### [Set problem]
Repeat exactly and only the lines from the line containing "Continue the Blender" through the line containing "return unit(unit(points - np.array((-0.084, -0.010, 0.262)))", both included.

### [Source records]
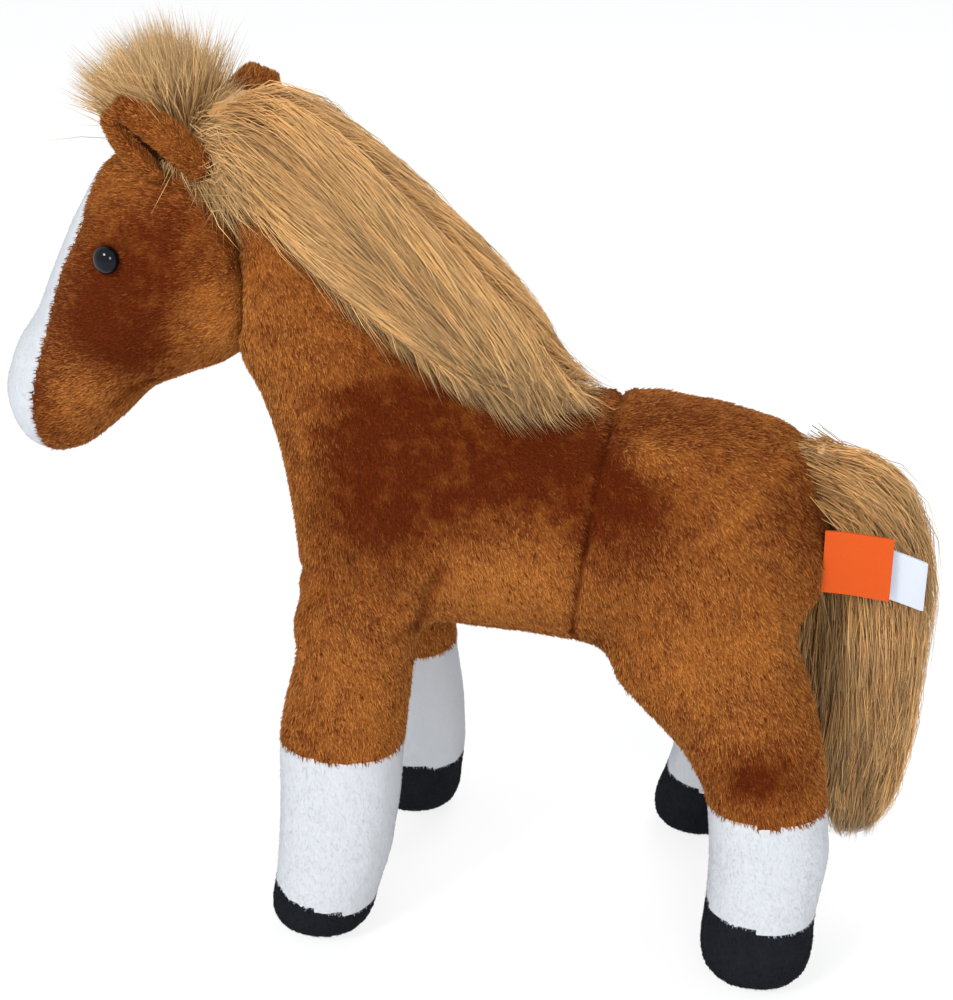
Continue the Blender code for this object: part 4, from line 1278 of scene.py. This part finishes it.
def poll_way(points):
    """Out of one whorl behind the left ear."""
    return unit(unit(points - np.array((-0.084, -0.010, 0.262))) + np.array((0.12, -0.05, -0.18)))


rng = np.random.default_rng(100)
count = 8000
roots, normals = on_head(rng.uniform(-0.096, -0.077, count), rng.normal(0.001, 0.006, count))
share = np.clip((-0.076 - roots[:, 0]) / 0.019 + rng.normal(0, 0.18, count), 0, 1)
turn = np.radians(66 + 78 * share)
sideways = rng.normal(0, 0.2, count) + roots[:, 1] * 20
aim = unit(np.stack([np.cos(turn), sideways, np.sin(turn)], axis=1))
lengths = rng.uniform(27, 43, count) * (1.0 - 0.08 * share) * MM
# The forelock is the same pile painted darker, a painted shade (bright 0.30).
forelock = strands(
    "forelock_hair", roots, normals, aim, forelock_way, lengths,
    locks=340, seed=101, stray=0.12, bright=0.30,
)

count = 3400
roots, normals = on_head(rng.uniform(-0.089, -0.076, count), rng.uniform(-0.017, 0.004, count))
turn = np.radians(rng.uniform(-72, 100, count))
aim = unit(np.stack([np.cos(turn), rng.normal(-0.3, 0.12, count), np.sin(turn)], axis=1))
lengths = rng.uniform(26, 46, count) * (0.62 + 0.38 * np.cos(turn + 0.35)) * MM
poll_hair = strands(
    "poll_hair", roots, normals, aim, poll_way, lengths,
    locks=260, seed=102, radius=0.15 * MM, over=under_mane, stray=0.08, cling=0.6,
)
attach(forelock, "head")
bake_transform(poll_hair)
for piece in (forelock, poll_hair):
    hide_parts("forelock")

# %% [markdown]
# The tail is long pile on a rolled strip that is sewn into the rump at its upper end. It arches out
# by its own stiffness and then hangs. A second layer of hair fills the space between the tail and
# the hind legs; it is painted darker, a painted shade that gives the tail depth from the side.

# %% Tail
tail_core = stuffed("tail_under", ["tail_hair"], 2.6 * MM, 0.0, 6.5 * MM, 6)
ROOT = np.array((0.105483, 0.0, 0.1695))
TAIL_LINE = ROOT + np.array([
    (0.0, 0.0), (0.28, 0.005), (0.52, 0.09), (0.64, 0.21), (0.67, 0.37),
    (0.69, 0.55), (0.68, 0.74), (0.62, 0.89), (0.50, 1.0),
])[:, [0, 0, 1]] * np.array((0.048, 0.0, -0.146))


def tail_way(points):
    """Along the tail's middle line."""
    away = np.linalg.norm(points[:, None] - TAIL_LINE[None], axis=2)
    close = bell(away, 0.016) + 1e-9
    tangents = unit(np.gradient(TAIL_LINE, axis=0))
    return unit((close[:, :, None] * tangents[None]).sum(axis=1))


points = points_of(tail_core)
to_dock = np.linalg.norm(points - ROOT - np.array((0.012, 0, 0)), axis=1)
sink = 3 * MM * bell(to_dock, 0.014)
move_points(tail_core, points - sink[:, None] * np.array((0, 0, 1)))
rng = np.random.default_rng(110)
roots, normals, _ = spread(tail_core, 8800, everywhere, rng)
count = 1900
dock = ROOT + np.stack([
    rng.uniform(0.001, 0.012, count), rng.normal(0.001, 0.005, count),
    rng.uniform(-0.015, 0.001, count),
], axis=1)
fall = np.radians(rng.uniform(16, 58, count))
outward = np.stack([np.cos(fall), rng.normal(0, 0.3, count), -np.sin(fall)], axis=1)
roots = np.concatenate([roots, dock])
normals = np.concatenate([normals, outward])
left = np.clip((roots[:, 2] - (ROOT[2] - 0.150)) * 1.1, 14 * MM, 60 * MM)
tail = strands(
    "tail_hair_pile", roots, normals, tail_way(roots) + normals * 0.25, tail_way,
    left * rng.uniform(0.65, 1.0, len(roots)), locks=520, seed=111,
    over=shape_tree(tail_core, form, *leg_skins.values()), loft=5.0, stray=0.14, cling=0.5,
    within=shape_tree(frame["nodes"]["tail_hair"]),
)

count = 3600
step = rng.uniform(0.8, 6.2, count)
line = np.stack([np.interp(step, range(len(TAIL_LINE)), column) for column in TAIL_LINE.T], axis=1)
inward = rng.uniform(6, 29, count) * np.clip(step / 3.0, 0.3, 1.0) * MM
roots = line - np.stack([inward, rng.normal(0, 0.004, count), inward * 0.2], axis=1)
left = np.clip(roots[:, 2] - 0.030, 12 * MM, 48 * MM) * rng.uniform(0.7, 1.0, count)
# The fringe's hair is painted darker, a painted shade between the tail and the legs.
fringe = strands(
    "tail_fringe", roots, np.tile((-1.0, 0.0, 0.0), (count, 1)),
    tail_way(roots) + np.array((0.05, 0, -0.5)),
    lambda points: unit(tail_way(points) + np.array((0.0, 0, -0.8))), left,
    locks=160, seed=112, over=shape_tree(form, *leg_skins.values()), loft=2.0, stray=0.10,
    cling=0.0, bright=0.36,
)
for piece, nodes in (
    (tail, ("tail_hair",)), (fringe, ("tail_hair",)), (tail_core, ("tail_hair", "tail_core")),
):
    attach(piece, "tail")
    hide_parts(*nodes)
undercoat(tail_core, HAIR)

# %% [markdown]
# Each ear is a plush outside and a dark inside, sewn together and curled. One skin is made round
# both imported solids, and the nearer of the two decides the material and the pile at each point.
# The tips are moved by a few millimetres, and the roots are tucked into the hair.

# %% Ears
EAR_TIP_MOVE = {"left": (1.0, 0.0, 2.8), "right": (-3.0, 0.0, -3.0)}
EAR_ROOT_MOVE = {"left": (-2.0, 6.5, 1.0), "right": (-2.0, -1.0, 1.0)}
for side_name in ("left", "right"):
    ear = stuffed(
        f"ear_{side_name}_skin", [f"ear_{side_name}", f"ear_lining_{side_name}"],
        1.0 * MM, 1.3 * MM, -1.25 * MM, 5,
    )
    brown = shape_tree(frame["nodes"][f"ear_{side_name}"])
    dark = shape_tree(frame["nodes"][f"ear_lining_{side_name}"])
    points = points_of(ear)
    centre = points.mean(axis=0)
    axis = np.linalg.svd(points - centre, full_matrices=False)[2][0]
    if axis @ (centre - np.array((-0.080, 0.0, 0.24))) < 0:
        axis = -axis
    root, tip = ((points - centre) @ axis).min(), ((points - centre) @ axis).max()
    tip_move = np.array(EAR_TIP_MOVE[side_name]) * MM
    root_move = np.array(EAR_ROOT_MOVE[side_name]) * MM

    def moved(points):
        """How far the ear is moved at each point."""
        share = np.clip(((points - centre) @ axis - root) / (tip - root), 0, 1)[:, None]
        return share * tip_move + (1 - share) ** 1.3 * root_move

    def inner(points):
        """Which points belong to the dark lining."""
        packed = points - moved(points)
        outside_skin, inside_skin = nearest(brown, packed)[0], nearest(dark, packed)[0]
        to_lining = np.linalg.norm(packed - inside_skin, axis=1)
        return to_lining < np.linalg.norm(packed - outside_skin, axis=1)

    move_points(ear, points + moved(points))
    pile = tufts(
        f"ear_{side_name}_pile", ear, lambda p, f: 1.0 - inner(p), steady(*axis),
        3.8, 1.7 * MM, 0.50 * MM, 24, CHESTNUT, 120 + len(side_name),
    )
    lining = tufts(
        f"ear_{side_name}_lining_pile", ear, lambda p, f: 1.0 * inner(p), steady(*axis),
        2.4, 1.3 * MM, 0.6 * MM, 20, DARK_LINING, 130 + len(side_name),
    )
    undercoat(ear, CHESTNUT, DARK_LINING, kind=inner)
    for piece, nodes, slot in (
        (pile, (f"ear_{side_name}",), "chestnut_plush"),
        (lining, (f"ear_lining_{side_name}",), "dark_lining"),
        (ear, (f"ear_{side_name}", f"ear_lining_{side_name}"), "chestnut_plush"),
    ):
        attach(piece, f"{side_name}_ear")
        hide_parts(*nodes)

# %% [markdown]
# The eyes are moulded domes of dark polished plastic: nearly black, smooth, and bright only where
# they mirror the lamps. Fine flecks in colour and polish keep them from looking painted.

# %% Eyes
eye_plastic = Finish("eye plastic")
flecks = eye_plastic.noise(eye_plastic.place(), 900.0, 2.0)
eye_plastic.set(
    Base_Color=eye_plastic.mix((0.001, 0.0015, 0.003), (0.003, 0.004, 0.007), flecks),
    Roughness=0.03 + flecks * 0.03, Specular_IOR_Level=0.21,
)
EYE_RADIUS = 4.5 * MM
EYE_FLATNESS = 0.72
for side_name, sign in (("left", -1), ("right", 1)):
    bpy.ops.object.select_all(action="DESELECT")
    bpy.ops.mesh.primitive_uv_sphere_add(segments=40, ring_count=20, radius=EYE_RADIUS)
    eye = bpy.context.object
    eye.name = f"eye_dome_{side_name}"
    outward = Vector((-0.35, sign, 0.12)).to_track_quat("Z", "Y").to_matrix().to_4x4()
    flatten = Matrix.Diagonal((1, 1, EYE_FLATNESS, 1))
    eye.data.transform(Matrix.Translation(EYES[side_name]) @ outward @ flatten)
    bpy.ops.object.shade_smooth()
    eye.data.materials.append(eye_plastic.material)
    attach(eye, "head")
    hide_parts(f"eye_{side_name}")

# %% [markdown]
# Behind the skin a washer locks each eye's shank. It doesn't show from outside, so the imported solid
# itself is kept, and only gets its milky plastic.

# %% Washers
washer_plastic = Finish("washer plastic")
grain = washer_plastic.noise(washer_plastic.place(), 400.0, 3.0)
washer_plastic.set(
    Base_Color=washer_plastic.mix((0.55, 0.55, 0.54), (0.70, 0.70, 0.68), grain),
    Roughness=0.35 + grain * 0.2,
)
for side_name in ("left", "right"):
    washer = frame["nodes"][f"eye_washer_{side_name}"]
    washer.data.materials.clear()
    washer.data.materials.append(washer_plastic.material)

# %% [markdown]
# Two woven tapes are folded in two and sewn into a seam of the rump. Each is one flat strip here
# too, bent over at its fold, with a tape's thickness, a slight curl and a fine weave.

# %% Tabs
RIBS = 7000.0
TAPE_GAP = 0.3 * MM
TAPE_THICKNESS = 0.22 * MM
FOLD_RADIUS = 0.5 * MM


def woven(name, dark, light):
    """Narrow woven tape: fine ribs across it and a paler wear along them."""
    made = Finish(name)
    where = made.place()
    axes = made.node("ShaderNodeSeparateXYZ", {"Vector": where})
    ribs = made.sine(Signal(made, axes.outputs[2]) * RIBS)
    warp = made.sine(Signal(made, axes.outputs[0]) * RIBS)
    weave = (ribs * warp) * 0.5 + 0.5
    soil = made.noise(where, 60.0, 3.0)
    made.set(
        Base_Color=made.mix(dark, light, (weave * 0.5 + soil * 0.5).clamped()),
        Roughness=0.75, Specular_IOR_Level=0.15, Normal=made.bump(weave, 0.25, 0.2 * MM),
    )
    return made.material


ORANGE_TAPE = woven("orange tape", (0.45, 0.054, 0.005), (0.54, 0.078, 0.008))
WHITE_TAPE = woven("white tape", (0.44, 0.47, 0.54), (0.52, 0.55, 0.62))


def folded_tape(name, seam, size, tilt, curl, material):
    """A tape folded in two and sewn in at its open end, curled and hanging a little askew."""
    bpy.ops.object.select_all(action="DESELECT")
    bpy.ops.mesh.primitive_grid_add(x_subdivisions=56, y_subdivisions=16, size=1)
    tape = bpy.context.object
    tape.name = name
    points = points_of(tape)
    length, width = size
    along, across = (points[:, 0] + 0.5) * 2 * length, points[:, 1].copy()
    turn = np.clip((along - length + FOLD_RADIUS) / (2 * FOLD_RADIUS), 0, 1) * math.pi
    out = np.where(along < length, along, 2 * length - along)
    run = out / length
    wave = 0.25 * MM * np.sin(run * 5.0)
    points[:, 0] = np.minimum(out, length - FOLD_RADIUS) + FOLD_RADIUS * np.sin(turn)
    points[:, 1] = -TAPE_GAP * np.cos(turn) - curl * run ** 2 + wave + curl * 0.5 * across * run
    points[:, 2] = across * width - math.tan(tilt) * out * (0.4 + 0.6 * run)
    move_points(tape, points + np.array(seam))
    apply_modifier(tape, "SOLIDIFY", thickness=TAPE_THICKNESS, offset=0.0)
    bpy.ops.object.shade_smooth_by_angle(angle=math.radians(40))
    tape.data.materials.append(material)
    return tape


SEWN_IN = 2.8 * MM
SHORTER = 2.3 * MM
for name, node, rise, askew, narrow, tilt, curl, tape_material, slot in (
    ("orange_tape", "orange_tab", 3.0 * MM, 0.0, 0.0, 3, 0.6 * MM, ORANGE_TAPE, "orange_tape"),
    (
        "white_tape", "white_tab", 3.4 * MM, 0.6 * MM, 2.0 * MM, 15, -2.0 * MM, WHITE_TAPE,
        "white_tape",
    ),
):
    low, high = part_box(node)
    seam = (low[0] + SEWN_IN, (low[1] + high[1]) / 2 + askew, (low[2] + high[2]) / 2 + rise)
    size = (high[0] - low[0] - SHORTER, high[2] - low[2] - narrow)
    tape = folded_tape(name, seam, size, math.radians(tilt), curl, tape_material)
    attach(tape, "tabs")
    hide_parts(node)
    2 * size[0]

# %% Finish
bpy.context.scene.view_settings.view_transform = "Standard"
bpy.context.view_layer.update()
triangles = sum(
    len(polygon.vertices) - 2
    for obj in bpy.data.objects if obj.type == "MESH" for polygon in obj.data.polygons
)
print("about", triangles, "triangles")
==
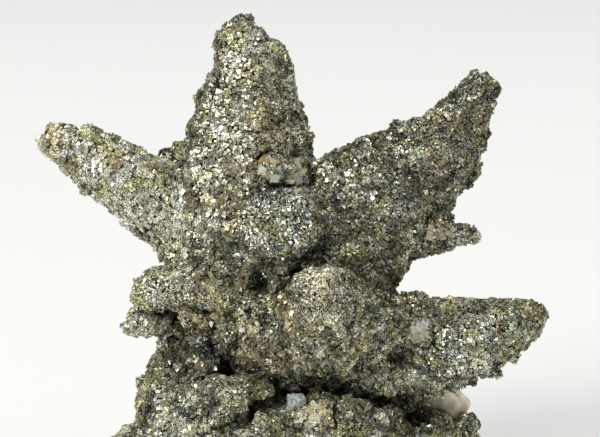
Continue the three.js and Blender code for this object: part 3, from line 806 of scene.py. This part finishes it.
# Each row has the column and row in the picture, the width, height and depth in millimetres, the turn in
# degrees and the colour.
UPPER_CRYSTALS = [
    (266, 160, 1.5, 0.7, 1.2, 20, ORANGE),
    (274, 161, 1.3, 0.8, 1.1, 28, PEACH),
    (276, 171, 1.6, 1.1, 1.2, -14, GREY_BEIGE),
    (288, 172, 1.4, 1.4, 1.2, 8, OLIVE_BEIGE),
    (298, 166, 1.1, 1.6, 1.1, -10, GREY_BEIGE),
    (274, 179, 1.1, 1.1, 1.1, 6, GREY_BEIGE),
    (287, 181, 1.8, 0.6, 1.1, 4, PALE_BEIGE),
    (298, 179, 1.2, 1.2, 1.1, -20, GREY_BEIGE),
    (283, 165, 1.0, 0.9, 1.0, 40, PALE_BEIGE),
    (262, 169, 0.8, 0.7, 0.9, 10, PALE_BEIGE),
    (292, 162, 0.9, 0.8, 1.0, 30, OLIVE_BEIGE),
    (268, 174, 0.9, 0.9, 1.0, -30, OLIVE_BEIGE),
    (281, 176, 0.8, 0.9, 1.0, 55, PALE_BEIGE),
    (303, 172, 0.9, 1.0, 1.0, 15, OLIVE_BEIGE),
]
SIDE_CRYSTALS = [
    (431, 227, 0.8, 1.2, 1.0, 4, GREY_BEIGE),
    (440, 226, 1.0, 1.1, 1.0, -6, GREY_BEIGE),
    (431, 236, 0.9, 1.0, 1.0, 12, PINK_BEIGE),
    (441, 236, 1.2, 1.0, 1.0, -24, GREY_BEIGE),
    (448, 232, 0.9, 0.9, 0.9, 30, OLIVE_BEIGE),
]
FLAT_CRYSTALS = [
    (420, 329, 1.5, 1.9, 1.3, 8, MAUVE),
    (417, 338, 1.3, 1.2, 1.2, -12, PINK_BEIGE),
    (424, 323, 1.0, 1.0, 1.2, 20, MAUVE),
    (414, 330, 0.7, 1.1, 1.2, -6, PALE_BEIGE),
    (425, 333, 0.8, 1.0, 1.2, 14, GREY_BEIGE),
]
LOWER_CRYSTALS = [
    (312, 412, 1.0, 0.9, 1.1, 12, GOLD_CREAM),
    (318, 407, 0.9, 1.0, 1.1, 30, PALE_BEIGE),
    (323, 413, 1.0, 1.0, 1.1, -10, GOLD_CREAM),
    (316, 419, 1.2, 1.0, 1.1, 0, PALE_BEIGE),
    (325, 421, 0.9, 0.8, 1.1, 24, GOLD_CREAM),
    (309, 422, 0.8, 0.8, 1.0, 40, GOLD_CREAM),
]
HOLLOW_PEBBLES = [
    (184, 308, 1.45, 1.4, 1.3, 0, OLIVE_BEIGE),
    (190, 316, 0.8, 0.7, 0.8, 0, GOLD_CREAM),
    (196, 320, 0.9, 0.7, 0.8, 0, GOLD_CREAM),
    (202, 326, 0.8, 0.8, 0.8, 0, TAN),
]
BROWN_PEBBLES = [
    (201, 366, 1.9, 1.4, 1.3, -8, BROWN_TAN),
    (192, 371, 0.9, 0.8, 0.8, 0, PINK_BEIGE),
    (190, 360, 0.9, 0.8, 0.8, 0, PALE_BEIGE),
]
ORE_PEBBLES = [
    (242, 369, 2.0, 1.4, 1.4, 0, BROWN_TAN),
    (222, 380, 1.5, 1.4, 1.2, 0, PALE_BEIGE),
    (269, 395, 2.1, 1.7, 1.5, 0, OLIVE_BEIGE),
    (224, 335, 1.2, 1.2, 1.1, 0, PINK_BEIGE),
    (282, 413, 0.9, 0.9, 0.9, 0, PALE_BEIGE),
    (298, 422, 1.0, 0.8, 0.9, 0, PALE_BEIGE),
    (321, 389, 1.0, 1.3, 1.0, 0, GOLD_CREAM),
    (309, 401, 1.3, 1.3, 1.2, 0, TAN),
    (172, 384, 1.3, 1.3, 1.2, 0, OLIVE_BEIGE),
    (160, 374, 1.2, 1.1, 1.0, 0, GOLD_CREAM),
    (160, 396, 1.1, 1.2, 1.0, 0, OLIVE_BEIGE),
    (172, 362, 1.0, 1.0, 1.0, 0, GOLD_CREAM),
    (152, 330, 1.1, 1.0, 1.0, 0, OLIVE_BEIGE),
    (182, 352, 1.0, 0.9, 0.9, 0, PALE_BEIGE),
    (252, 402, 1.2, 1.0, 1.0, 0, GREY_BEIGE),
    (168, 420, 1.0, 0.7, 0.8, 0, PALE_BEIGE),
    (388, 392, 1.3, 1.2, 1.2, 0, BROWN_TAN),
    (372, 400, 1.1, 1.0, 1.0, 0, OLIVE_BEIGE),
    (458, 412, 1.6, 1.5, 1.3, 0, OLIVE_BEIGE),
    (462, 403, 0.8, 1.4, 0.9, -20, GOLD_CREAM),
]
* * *
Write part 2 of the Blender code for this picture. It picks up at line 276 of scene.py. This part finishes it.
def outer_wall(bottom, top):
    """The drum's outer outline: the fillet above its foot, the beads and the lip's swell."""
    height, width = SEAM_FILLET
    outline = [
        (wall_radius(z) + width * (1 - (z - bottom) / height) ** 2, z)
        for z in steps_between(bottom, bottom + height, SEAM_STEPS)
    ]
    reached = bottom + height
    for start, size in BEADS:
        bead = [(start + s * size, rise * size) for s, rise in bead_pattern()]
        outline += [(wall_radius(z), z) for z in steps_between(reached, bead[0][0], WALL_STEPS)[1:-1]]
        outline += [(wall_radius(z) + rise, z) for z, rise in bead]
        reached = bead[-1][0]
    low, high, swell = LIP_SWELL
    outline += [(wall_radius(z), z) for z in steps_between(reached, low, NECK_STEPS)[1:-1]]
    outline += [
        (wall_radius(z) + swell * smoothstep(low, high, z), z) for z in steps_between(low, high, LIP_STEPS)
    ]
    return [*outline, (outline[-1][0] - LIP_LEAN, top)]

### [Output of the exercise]
Continue the Blender code for this object: part 4, from line 1278 of scene.py. This part finishes it.
def poll_way(points):
    """Out of one whorl behind the left ear."""
    return unit(unit(points - np.array((-0.084, -0.010, 0.262))) + np.array((0.12, -0.05, -0.18)))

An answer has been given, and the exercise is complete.